I had the impression WASM was about writing parts of web apps in it, so they get more performance.

I can't imagine many people would like to download a 60GB AAA game or something like Photoshop to run it in the browser.

Actually, if I could have Photoshop run in a browser, with its full feature set, and running at >90% of full native speed, that would be pretty awesome. And I'd even be willing to wait for the multi-GB download as long as it only happened once (with small deltas thereafter).

Not saying we're there yet, but it's not hard to see where WASM could take us.

> Actually, if I could have Photoshop run in a browser, with its full feature set, and running at >90% of full native speed, that would be pretty awesome.

You won't get in the same universe as that until the web grows real threading support. Not this no-shared-data, ultra expensive, ultra heavy webworker nonsense.

Given SharedArrayBuffer seems to be un-shippable now due to Spectre, the planned future of WASM's threading seems uncertain. And without that WASM seems rather pointless to be honest.
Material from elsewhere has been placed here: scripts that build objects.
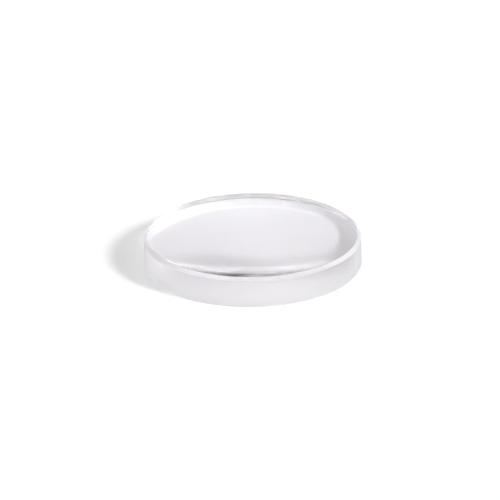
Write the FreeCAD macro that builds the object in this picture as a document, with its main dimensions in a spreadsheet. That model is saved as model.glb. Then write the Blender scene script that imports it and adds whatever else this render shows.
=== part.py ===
"""Plano-convex lens: one disc of optical glass, flat below and spherically domed above.

The disc rests on its plano face.  The origin is the centre of that face and +Z is the optical
axis, towards the vertex of the convex face.  Lengths are in millimetres.

The glass is turned from one half section, whose outline is, in order: the plano face, the
plano bevel, the ground edge, the convex bevel, the arc of the convex face and the optical axis.
"""

import FreeCAD
import Part
import Sketcher

import math
import os

PARTS_FOLDER = "parts"
SHEET = "Dimensions"

# Driving dimensions: alias, value and what it measures.
DRIVING = (
    ("diameter", 25.4, "diameter of the ground edge, one inch"),
    ("centre_thickness", 4.4, "glass on the optical axis, plano face to convex vertex"),
    ("curvature_radius", 103.4, "radius of the spherical convex face"),
    ("plano_bevel", 0.15, "leg of the 45 degree bevel round the plano face"),
    ("convex_bevel", 0.4, "leg of the 45 degree bevel round the convex face"),
)

# Order of the half section's outline in its sketch.
OUTLINE = range(6)
PLANO_FACE, PLANO_BEVEL, GROUND_EDGE, CONVEX_BEVEL, CONVEX_FACE, AXIS = OUTLINE

# Sketcher's numbers for the points of an element, and for the sketch's own origin.
START, END, CENTRE = range(1, 4)
ORIGIN = (-1, START)


def make_sheet(doc):
    """Spreadsheet of the driving dimensions, one aliased cell each."""
    sheet = doc.addObject("Spreadsheet::Sheet", SHEET)
    for row, (alias, value, meaning) in enumerate(DRIVING, start=1):
        sheet.set(f"A{row}", alias)
        sheet.set(f"B{row}", str(value))
        sheet.setAlias(f"B{row}", alias)
        sheet.set(f"C{row}", meaning)
    doc.recompute()
    return sheet


def origin_plane(body, role):
    """The body's own origin plane or axis that has this role."""
    return next(item for item in body.Origin.OriginFeatures if item.Role == role)


def outline(sheet):
    """First shape of the half section, as (radius, height) from the sheet's values."""
    edge_radius = sheet.diameter / 2
    plano_radius = edge_radius - sheet.plano_bevel
    convex_radius = edge_radius - sheet.convex_bevel
    arc_centre = sheet.centre_thickness - sheet.curvature_radius
    rim_angle = math.acos(convex_radius / sheet.curvature_radius)
    rim_height = arc_centre + sheet.curvature_radius * math.sin(rim_angle)

    axis_foot = FreeCAD.Vector(0, 0, 0)
    plano_rim = FreeCAD.Vector(plano_radius, 0, 0)
    edge_foot = FreeCAD.Vector(edge_radius, sheet.plano_bevel, 0)
    edge_top = FreeCAD.Vector(edge_radius, rim_height - sheet.convex_bevel, 0)
    convex_rim = FreeCAD.Vector(convex_radius, rim_height, 0)
    vertex = FreeCAD.Vector(0, sheet.centre_thickness, 0)
    sphere = Part.Circle(FreeCAD.Vector(0, arc_centre, 0), FreeCAD.Vector(0, 0, 1), sheet.curvature_radius)
    return [
        Part.LineSegment(axis_foot, plano_rim),
        Part.LineSegment(plano_rim, edge_foot),
        Part.LineSegment(edge_foot, edge_top),
        Part.LineSegment(edge_top, convex_rim),
        Part.ArcOfCircle(sphere, rim_angle, math.pi / 2),
        Part.LineSegment(vertex, axis_foot),
    ]


def join_outline(sketch):
    """Close the outline corner to corner and lay its straight sides square to the axis."""
    sketch.addConstraint(Sketcher.Constraint("Coincident", PLANO_FACE, START, *ORIGIN))
    for side in OUTLINE:
        following = (side + 1) % len(OUTLINE)
        sketch.addConstraint(Sketcher.Constraint("Coincident", side, END, following, START))
    sketch.addConstraint(Sketcher.Constraint("Horizontal", PLANO_FACE))
    sketch.addConstraint(Sketcher.Constraint("Vertical", GROUND_EDGE))
    sketch.addConstraint(Sketcher.Constraint("Vertical", AXIS))
    sketch.addConstraint(Sketcher.Constraint("PointOnObject", CONVEX_FACE, CENTRE, AXIS))


def bind(sketch, name, formula, kind, *element):
    """Add one size to the sketch, under its own name, and tie it to the sheet."""
    size = float(sketch.evalExpression(formula))
    index = sketch.addConstraint(Sketcher.Constraint(kind, *element, size))
    sketch.renameConstraint(index, name)
    sketch.setExpression(f"Constraints.{name}", formula)


def make_lens(doc, sheet):
    """The glass: one half section turned about the optical axis."""
    body = doc.addObject("PartDesign::Body", "LensBody")
    body.Label = "lens"

    sketch = body.newObject("Sketcher::SketchObject", "HalfSection")
    sketch.AttachmentSupport = [(origin_plane(body, "XZ_Plane"), "")]
    sketch.MapMode = "FlatFace"
    sketch.addGeometry(outline(sheet), False)
    join_outline(sketch)

    edge = f"{SHEET}.diameter / 2"
    plano_leg = f"{SHEET}.plano_bevel"
    convex_leg = f"{SHEET}.convex_bevel"
    bind(sketch, "edge_radius", edge, "DistanceX", *ORIGIN, GROUND_EDGE, START)
    bind(sketch, "plano_bevel_width", plano_leg, "DistanceX", PLANO_BEVEL, START, PLANO_BEVEL, END)
    bind(sketch, "plano_bevel_height", plano_leg, "DistanceY", PLANO_BEVEL, START, PLANO_BEVEL, END)
    bind(sketch, "convex_bevel_width", convex_leg, "DistanceX", CONVEX_BEVEL, END, CONVEX_BEVEL, START)
    bind(sketch, "convex_bevel_height", convex_leg, "DistanceY", CONVEX_BEVEL, START, CONVEX_BEVEL, END)
    bind(sketch, "centre_thickness", f"{SHEET}.centre_thickness", "DistanceY", *ORIGIN, CONVEX_FACE, END)
    bind(sketch, "curvature_radius", f"{SHEET}.curvature_radius", "Radius", CONVEX_FACE)
    doc.recompute()

    turned = body.newObject("PartDesign::Revolution", "TurnedGlass")
    turned.Profile = sketch
    turned.ReferenceAxis = (sketch, ["V_Axis"])
    turned.Angle = 360.0
    sketch.Visibility = False
    body.Tip = turned
    body.Placement = FreeCAD.Placement(FreeCAD.Vector(0, 0, 0), FreeCAD.Rotation())
    return body


def check_document(doc, sub_parts):
    """Stop if an object failed to recompute or a sub-part has no sound solid."""
    for item in doc.Objects:
        if "Invalid" in item.State or "Error" in item.State:
            raise RuntimeError(f"{item.Name} failed: {item.State}")
    for sub_part in sub_parts:
        shape = sub_part.Shape
        if shape.isNull() or not shape.isValid() or len(shape.Solids) != 1:
            raise RuntimeError(f"{sub_part.Label} is not one sound solid")


def export(sub_parts):
    """Write each sub-part to its own STEP file, named by its label."""
    os.makedirs(PARTS_FOLDER, exist_ok=True)
    for sub_part in sub_parts:
        sub_part.Shape.exportStep(os.path.join(PARTS_FOLDER, sub_part.Label + ".step"))


doc = FreeCAD.newDocument("PlanoConvexLens")
dimensions = make_sheet(doc)
sub_parts = [make_lens(doc, dimensions)]
doc.recompute()
check_document(doc, sub_parts)
export(sub_parts)
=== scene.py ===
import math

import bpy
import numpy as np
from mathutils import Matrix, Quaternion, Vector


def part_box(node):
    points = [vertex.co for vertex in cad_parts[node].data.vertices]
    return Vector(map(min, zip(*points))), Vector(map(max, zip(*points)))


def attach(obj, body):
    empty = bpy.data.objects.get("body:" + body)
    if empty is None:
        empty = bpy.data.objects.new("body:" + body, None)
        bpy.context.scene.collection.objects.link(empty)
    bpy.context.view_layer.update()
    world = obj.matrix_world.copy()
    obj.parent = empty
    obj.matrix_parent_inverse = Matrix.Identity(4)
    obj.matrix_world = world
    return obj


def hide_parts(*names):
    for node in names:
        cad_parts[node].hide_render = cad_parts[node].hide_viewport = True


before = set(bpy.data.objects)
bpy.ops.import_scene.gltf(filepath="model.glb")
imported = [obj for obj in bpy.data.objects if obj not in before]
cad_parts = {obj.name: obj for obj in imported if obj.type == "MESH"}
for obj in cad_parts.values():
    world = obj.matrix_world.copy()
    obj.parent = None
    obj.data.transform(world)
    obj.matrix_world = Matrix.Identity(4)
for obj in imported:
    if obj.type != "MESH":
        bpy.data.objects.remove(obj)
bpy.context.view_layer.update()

# Plano-convex lens of clear optical glass, resting on its plano face on a pale bench.
# One closed surface of revolution stands for the whole glass.  Its two faces are polished, and
# its edge and the bevels on both sides of it are fine ground.  Lengths are in metres.

# ---------------------------------------------------------------- sizes of the glass
MM = 0.001

lens_low, lens_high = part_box("lens")
EDGE_RADIUS = (lens_high.x - lens_low.x) / 2
PLANO_HEIGHT = lens_low.z
VERTEX_HEIGHT = lens_high.z
CURVATURE_RADIUS = 103.4 * MM
PLANO_BEVEL = 0.15 * MM
CONVEX_BEVEL = 0.4 * MM

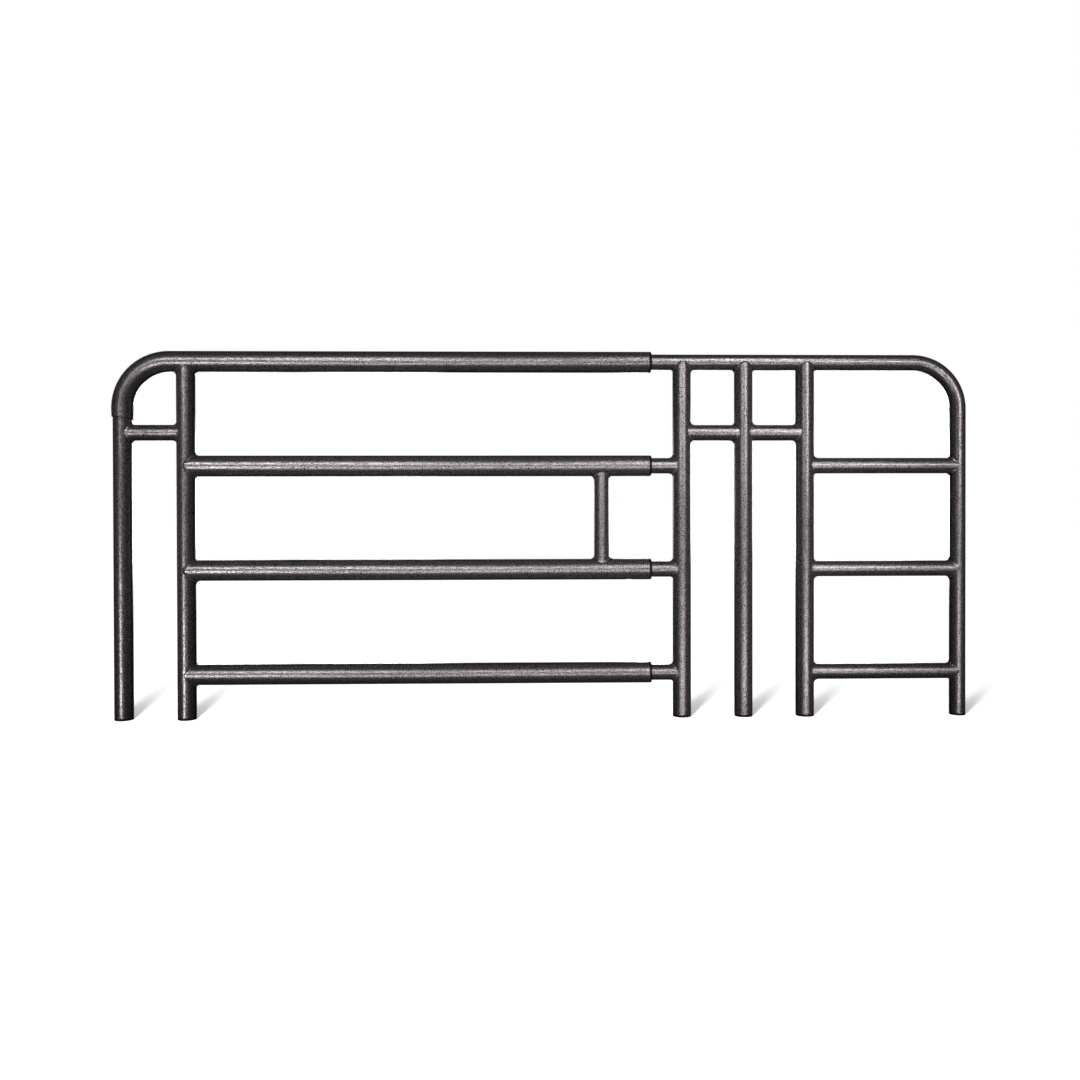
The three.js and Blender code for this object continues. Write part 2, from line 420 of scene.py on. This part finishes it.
def welded_end(tube, main, inward, seed):
    """Rings of a coped end, from the bore out through a rippled weld to the tube's own wall."""
    where = main.base.dot(tube.along)
    bore = tube.radius - TUBE_WALL
    rings = [[] for _ in range(WELD_RINGS + 2)]

    def spot(across, deep, reach):
        return tube.at(where + inward * reach) + tube.across * across + Y * deep

    for i in range(AROUND):
        angle = 2 * math.pi * i / AROUND
        cosine, sine = math.cos(angle), math.sin(angle)
        rings[0].append(spot(bore * cosine, bore * sine,
                             cope(angle, bore, main.radius) - EMBED))
        leg = weld_leg(angle, seed)
        reach = cope(angle, tube.radius, main.radius)
        toe_angle = math.acos(reach / main.radius) + abs(sine) * leg / main.radius
        toe_depth = math.copysign((main.radius - EMBED) * math.sin(toe_angle), sine)
        toe = spot((tube.radius + leg) * cosine, toe_depth,
                   (main.radius - EMBED) * math.cos(toe_angle))
        corner = spot(tube.radius * cosine, tube.radius * sine, reach)
        top = spot(tube.radius * cosine, tube.radius * sine, reach + leg)
        proud = ((toe + top) / 2 - corner).normalized() * RIPPLE
        for k in range(WELD_RINGS):
            t = k / (WELD_RINGS - 1)
            ripple = 1 + math.sin(WELD_RIPPLES * angle + RIPPLE_SLANT * t + seed)
            rings[k + 1].append((1 - t) ** 2 * toe + 2 * t * (1 - t) * corner + t ** 2 * top
                                + proud * ripple * math.sin(math.pi * t))
        rings[WELD_RINGS + 1].append(spot(tube.radius * cosine, tube.radius * sine,
                                          reach + WELD_FADE * leg))
    # Painted shade for the weld's crease, deepest at the bore and the toe.
    return rings, CREVICE_SHADE + [0.0] * (len(rings) - len(CREVICE_SHADE))


def straight_tube(tube, start, end, stations=()):
    """A tube between two ends. Each end is None for a square cut, or the main tube it is
    welded to. Stations are where it takes extra rings."""
    seed = sum(map(ord, tube.node)) * SEED_STEP
    first, crease_shades = welded_end(tube, start, 1, seed) if start else cut_end(tube, tube.start, 1)
    last, end_crease_shades = welded_end(tube, end, -1, seed + 5) if end else cut_end(tube, tube.end, -1)
    outside = [circle(tube.at(x), tube.across, Y, tube.radius) for x in stations]
    inside = [circle(tube.at(x), tube.across, Y, tube.radius - TUBE_WALL) for x in stations]
    plain = [0.0] * len(stations)
    return make_piece(tube.node, first + outside + last[::-1] + inside[::-1],
                      crease_shades=crease_shades + plain + end_crease_shades[::-1] + plain)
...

You just can't compete with native at anything compute when you can't use 80%+ of the CPU.

I can see where web assembly could take us, but I am confused about why people seem to want to go there.
Because Flash, Applets, .NET, Silverlight, ActiveX, NaCL,....

Difference being that WASM is kind of blessed format.

The problems with the alternatives you listed wouldn't have been reduced with more blessing.
So what makes Flash => WebAssembly more acceptable than Flash?
It would be awesome indeed, but the disk cache can't grow indefinitely. I can't imagine anyone looking at their browser's 20GB disk cache and say it's ok.
How do people install their AAA games and Photoshop today? I'd think the majority downloaded them, right?

There are plenty of downsides to having ubiquitous WASM-compiled cross-platform "browser-native" apps, and having basically everything forcefully turned into an experience akin to ChromeOS out of convenience for app developers, but that doesn't feel like one.

I mean, web apps today are optimized to get a click-and-play feeling. Software like Photoshop or GTA5 isn't optimized for that, you need to download and install them for hours.